THE PROBLEM - Across the material below, how many lines contain the word "that"? Give only the number.
--- BEGIN SOURCE DATA ---
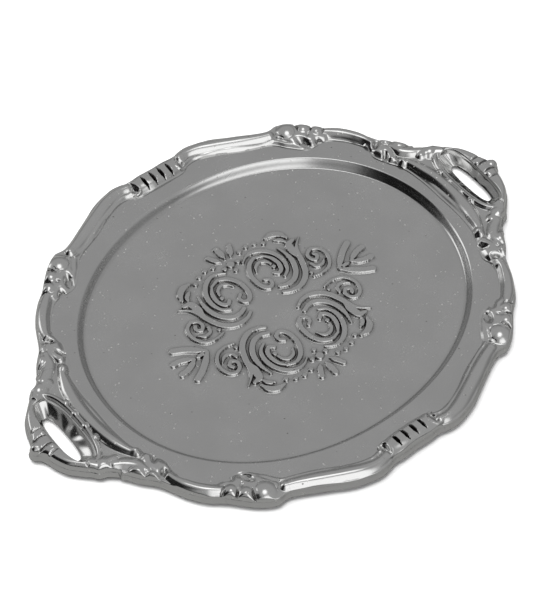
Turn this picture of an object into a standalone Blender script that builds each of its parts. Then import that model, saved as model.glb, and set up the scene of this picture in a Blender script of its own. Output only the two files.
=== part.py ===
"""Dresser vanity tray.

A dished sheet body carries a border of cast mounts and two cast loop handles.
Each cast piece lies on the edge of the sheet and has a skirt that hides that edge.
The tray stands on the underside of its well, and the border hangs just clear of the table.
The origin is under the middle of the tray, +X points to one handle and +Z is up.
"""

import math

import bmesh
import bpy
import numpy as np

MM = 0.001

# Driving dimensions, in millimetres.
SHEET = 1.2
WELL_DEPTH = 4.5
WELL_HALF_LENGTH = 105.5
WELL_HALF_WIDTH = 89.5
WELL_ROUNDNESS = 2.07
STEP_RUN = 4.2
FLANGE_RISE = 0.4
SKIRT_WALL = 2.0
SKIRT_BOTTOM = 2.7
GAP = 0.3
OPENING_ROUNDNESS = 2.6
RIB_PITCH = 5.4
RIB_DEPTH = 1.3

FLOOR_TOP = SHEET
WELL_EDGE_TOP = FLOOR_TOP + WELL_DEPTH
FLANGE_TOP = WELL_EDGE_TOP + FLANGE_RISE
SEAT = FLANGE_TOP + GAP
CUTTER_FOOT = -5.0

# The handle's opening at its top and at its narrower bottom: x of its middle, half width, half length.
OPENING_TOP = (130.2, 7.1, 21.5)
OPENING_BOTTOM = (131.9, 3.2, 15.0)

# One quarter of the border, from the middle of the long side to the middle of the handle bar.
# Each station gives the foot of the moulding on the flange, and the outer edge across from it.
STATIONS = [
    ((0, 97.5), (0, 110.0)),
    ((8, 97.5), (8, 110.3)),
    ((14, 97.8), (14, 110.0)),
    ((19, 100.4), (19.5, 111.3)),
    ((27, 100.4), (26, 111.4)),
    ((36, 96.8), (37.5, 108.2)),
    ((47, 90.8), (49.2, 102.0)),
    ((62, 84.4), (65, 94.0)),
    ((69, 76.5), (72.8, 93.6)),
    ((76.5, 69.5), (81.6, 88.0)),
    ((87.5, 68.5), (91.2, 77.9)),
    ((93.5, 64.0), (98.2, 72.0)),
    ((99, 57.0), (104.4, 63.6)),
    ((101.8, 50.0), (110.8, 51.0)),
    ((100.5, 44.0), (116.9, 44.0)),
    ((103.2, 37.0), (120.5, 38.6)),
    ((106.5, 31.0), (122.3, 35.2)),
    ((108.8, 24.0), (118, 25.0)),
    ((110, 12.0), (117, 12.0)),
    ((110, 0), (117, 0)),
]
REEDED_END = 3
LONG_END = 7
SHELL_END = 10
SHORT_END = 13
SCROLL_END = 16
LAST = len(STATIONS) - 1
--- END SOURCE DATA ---
SOLUTION TO THIS TASK - 2